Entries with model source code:

*****

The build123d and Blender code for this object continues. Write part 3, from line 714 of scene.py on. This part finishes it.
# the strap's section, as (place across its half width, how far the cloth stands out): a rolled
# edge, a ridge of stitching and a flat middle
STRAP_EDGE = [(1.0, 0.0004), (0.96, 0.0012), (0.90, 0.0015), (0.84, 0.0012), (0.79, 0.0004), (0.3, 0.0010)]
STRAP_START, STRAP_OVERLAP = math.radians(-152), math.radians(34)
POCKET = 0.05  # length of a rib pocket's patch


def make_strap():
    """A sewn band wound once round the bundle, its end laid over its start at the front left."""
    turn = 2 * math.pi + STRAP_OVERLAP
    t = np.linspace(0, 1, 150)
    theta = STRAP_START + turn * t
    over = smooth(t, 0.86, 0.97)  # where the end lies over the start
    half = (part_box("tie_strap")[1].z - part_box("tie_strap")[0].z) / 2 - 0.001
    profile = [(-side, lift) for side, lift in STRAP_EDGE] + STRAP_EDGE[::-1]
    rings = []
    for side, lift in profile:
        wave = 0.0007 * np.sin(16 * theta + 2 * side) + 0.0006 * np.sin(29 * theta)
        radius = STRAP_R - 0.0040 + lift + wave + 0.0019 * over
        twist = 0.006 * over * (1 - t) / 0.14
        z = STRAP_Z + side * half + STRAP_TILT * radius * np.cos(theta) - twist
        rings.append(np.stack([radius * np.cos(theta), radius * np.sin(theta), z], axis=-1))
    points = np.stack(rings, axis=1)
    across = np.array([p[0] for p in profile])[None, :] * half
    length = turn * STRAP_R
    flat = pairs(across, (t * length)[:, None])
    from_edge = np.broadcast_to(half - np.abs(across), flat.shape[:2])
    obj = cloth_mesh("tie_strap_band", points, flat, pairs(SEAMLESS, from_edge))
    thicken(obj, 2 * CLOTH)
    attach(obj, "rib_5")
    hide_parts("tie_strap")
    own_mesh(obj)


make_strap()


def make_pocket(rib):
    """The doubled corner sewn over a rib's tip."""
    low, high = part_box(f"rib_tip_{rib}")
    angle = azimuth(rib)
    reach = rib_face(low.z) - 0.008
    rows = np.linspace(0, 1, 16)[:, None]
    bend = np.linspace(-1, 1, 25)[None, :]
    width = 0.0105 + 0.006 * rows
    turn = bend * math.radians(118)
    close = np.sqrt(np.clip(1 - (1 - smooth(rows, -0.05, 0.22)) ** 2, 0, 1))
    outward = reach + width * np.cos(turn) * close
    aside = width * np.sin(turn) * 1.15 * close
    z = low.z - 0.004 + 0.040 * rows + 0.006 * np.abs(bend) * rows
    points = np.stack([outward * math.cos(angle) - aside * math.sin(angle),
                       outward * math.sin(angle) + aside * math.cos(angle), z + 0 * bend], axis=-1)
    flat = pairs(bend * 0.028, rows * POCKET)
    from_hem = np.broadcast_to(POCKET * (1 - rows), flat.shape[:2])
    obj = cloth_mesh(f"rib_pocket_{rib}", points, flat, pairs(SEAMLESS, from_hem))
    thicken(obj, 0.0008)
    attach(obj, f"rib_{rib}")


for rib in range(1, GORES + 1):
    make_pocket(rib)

*****

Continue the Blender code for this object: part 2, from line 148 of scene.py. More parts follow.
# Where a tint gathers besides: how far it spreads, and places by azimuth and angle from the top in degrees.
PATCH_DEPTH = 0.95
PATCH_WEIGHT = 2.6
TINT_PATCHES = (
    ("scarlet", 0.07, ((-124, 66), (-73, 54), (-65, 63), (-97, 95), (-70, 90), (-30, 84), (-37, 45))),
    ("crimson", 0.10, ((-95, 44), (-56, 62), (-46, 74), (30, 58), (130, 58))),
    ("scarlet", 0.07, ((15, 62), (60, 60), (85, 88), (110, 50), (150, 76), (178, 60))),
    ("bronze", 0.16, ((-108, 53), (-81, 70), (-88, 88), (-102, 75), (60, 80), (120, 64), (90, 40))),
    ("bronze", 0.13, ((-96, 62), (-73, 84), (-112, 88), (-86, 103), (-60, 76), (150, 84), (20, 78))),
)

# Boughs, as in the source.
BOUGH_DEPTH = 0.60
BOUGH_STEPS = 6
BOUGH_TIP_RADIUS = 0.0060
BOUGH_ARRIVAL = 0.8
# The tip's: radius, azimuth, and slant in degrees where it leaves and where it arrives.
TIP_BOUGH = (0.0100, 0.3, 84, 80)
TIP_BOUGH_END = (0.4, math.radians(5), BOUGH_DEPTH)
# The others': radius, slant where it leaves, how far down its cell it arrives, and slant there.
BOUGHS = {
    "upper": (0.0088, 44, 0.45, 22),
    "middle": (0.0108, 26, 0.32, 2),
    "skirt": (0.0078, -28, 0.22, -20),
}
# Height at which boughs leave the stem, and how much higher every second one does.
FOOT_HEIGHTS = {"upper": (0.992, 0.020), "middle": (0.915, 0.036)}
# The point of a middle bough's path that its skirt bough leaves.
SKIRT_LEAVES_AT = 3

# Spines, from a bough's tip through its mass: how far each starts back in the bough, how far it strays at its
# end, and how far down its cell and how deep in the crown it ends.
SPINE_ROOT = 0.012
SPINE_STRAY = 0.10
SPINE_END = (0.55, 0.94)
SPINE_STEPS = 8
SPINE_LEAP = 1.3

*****

Direction:
Write out again only the lines from the line containing "The build123d and" through the line containing "POCKET = 0.05", both included, exactly as they are.

Response to this task:
The build123d and Blender code for this object continues. Write part 3, from line 714 of scene.py on. This part finishes it.
# the strap's section, as (place across its half width, how far the cloth stands out): a rolled
# edge, a ridge of stitching and a flat middle
STRAP_EDGE = [(1.0, 0.0004), (0.96, 0.0012), (0.90, 0.0015), (0.84, 0.0012), (0.79, 0.0004), (0.3, 0.0010)]
STRAP_START, STRAP_OVERLAP = math.radians(-152), math.radians(34)
POCKET = 0.05  # length of a rib pocket's patch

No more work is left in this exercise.